Higher levels of concentration disruption were noticed in parents when their child held high achievement expectations for themselves, no matter which of the four goal-states they fell into. But a child’s concentration level appeared to be impacted most when the parent wanted them to perform better than other competitors, as opposed to the child’s personal best (performance-approach versus mastery-performance).
The study also found that a child’s mastery-performance goals had a significant effect on their parent’s physical anxiety. On the other hand, if a parent expected a child to do better than in the past, it didn’t seem to affect that athlete’s physical anxiety
Take-away for parents
Kaye said one immediate take away of these findings for parents is to consider the messages sent by an expectation that you want your child to win. “You might think that’s a really positive thing for the child, but that’s creating a lot of worry [for the kid] as well. I don’t think parents are necessarily thinking about that kind of thing.”

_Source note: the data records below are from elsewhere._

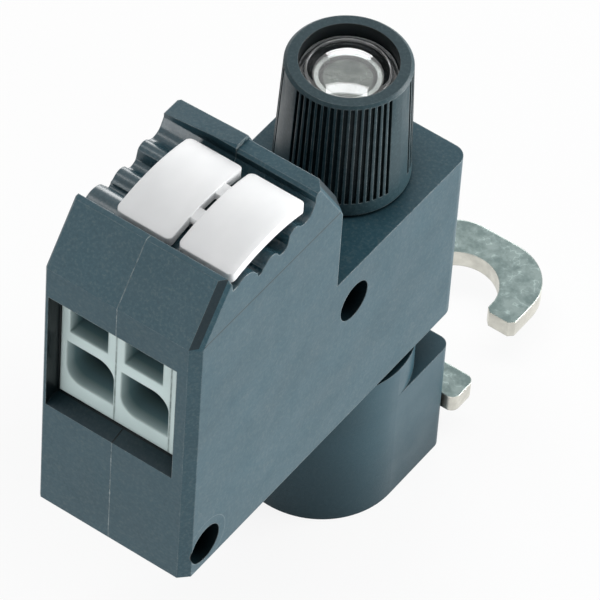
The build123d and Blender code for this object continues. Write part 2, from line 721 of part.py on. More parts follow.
# Foot: an open cup around the barrel, tangent to a square block that holds the claw
def claw_tongue_outline():
    with Locations((MID_X, BACK_Y)):
        Rectangle(2 * TONGUE_HALF_WIDTH, FUSE_SETBACK + TONGUE_MARGIN, align=(Align.CENTER, Align.MAX))


def make_foot():
    bottom = -FOOT_BOTTOM_DROP
    block_top = BASE_Z - BLOCK_TOP_DROP
    rim_top = BASE_Z - RIM_GAP
    with BuildPart() as foot:
        with BuildSketch(Plane.XY.offset(bottom)) as base:
            with Locations((MID_X, FUSE_Y)):
                Circle(BODY_WIDTH / 2)
                Rectangle(BODY_WIDTH, FUSE_SETBACK, align=(Align.CENTER, Align.MIN))
            fillet(base.vertices().group_by(Axis.Y)[-1], FOOT_CORNER_RADIUS)
        extrude(amount=block_top - bottom)
        with BuildSketch(Plane.XY.offset(block_top)):
            with Locations((MID_X, FUSE_Y)):
                Circle(BODY_WIDTH / 2)
        extrude(amount=rim_top - block_top)
        with BuildSketch(Plane.XY.offset(CUP_FLOOR)):
            with Locations((MID_X, FUSE_Y)):
                Circle(BODY_WIDTH / 2 - CUP_WALL)
        extrude(amount=rim_top, mode=Mode.SUBTRACT)
        with BuildSketch(Plane.XY.offset(BARREL_SEAT)):
            with Locations((MID_X, FUSE_Y)):
                Circle(BARREL_RADIUS + BARREL_FIT)
        extrude(amount=rim_top, mode=Mode.SUBTRACT)
        with BuildSketch(Plane.XY):
            claw_tongue_outline()
        extrude(amount=PLATE_THICKNESS, mode=Mode.SUBTRACT)
        with BuildSketch(Plane.XY):
            with Locations((MID_X, FUSE_Y)):
                Circle(POST_RADIUS + BARREL_FIT)
        extrude(amount=BASE_Z, mode=Mode.SUBTRACT)
        with BuildSketch(Plane.XY.offset(-POST_HEAD_HEIGHT)):
            with Locations((MID_X, FUSE_Y)):
                Circle(POST_HEAD_RADIUS + BARREL_FIT)
        extrude(amount=POST_HEAD_HEIGHT, mode=Mode.SUBTRACT)
    return foot.part


# Claw: a stamped hook that slides sideways over the busbar stud
def make_claw():
    outer = CLAW_RADIUS + CLAW_BAND
    back = CLAW_RADIUS + CLAW_BACK_BAND
    base_back = BACK_Y + SHOULDER_DEPTH
    with BuildPart() as claw:
        with BuildSketch() as plate:
            with Locations((0, back)):
                Rectangle(2 * outer, back - base_back, align=(Align.CENTER, Align.MAX))
            fillet(plate.vertices().group_by(Axis.Y)[-1], CLAW_CORNER_RADIUS)
            Circle(CLAW_RADIUS, mode=Mode.SUBTRACT)
            Rectangle(2 * CLAW_RADIUS, -base_back, align=(Align.CENTER, Align.MAX), mode=Mode.SUBTRACT)
            tip_length = -base_back - CLAW_TIP_DROP
            with Locations((0, -CLAW_TIP_DROP)):
                Rectangle(outer + 1, tip_length, align=(Align.MIN, Align.MAX), mode=Mode.SUBTRACT)
            chamfer(plate.vertices().sort_by_distance((outer, -CLAW_TIP_DROP))[0], CLAW_TIP_CUT)
            chamfer(plate.vertices().sort_by_distance((CLAW_RADIUS, -CLAW_TIP_DROP))[0], CLAW_TIP_CUT)
        extrude(amount=PLATE_THICKNESS)
        with BuildSketch() as shoulder:
            with Locations((0, base_back)):
                Rectangle(2 * (RIGHT_X + SHOULDER_REACH), SHOULDER_DEPTH, align=(Align.CENTER, Align.MAX))
            fillet(shoulder.vertices(), SHOULDER_RADIUS)
            claw_tongue_outline()
        extrude(amount=PLATE_THICKNESS)
        with BuildSketch():
            with Locations((MID_X, FUSE_Y)):
                Circle(POST_SHANK_RADIUS)
        extrude(amount=PLATE_THICKNESS, mode=Mode.SUBTRACT)
    return claw.part


# Marker strip: two crowned tags joined by short bridges, with a latch foot under each
def make_marker_strip():
    tag_front = SEAT_FRONT + TAG_START
    tag_back = tag_front + TAG_LENGTH
    middle = tag_front + TAG_LENGTH / 2
    edge = SEAT_LEVEL + TAG_RISE
    crown = edge + TAG_CROWN
    pitch = TAG_WIDTH + TAG_GAP
    with BuildPart() as strip:
        for number in range(POLE_COUNT):
            left = MID_X + TAG_LEFT + number * pitch
            with BuildSketch(side_plane(left)):
                with BuildLine():
                    ThreePointArc(at(tag_front, edge), at(middle, crown), at(tag_back, edge))
                    Line(at(tag_back, edge), at(tag_back, edge - TAG_THICKNESS))
                    ThreePointArc(
                        at(tag_back, edge - TAG_THICKNESS),
                        at(middle, crown - TAG_THICKNESS),
                        at(tag_front, edge - TAG_THICKNESS),
                    )
                    Line(at(tag_front, edge - TAG_THICKNESS), at(tag_front, edge))
                make_face()
            extrude(amount=TAG_WIDTH)
            corners = strip.edges().filter_by(Axis.Z)
            fillet(corners.filter_by_position(Axis.X, left - 0.01, left + TAG_WIDTH + 0.01), TAG_CORNER_RADIUS)
            foot_left = left - MID_X + (TAG_WIDTH - TAG_FOOT_WIDTH) / 2
            span(
                (tag_front + TAG_FOOT_START, tag_front + TAG_FOOT_START + TAG_FOOT_LENGTH),
                (SEAT_LEVEL - TAG_FOOT_DROP, crown - TAG_THICKNESS),
                (foot_left, foot_left + TAG_FOOT_WIDTH),
                Mode.ADD,
            )
        bridge_x = (TAG_LEFT + TAG_WIDTH, TAG_LEFT + TAG_WIDTH + TAG_GAP)
        for share in (1 / 3, 2 / 3):
            start = tag_front + TAG_LENGTH * share - BRIDGE_LENGTH / 2
            bridge_z = (crown - TAG_THICKNESS + 0.1, crown - 0.25)
            span((start, start + BRIDGE_LENGTH), bridge_z, bridge_x, Mode.ADD)
    return strip.part


os.makedirs("parts", exist_ok=True)
save(make_shell(LEFT_X, SEAM_X, LEFT_X, RIDGE_HEIGHT + RIDGE_STEP, FRONT_CHAMFER / 4), "left_shell")
save(make_shell(SEAM_X, RIGHT_X, RIGHT_X, RIDGE_HEIGHT, FRONT_CHAMFER), "right_shell")
for number in range(POLE_COUNT):
    save(make_pole(number), f"clamp_pole_{number + 1}")
    save(make_cage_spring(number), f"cage_spring_{number + 1}")
save(make_end_plate(), "clamp_end_plate")
save(make_current_bar(), "current_bar")
save(make_barrel(), "fuse_barrel")
save(make_contact_ring(), "contact_ring")
save(make_fuse_end(FUSE_TOP_HEIGHT, -1), "fuse_end_top")
save(make_fuse_end(FUSE_BASE_HEIGHT, 1), "fuse_end_bottom")
save(make_fuse_tube(), "fuse_tube")
save(make_fuse_element(), "fuse_element")
save(make_plunger(), "contact_plunger")
save(make_plunger_spring(), "plunger_spring")
save(make_contact_post(), "contact_post")
save(make_cap(), "fuse_cap")
save(make_lens(), "cap_lens")
save(make_clip(), "fuse_clip")
save(make_foot(), "foot_housing")
save(make_claw(), "busbar_claw")
save(make_marker_strip(), "marker_strip")
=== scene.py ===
import math

import bpy
import bmesh
from mathutils import Matrix, Vector


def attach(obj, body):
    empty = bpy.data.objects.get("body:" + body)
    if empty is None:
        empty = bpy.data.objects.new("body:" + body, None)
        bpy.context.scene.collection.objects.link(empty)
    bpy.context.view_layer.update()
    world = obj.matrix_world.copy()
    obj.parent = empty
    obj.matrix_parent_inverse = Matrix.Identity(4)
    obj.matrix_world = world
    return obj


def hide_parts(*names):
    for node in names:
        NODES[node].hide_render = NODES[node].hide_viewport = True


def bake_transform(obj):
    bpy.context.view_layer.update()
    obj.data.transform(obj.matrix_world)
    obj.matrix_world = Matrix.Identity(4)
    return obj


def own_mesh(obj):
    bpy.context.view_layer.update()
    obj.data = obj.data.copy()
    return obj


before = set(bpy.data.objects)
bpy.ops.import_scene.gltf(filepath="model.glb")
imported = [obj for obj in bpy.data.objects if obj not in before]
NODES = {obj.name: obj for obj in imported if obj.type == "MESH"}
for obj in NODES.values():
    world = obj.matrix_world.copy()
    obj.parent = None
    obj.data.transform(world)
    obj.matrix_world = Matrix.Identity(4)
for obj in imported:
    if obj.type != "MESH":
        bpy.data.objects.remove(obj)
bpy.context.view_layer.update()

MM = 0.001

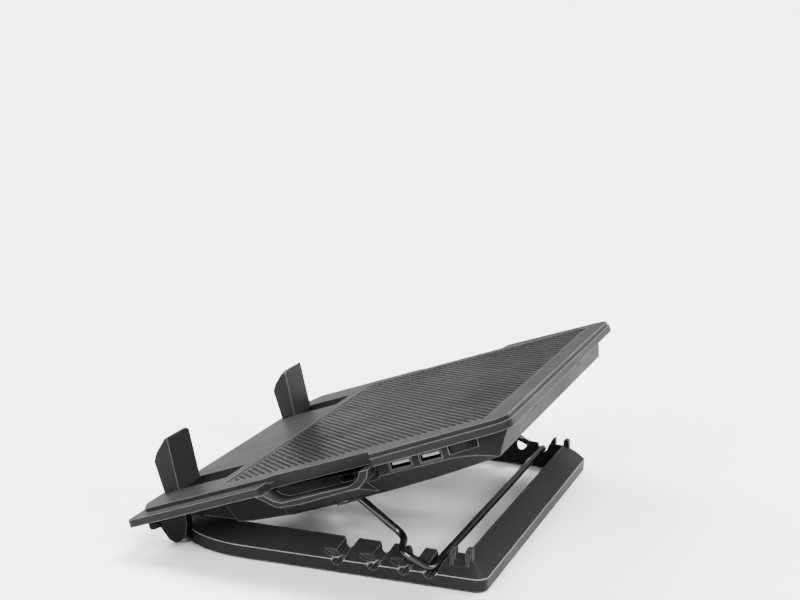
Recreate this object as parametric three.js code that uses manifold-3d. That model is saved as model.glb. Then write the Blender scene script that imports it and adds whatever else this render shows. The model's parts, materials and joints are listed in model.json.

Kaye said she and her colleagues were surprised to find how much a child’s expectations impact a parent’s anxiety levels pre-competition. “I think there are a lot of potential implications of a parent who’s feeling really anxious before their child competes. What’s the effect of that on their child?” Kaye said, adding that the question was beyond the scope of the current research.
Kaye said she’d like to conduct follow-ups to this study that look at how these goal-states for athletes and parents extends to team sports like soccer or baseball, and also track them over the course of a season. There is also a nutritional component to the findings, which Frith is analyzing.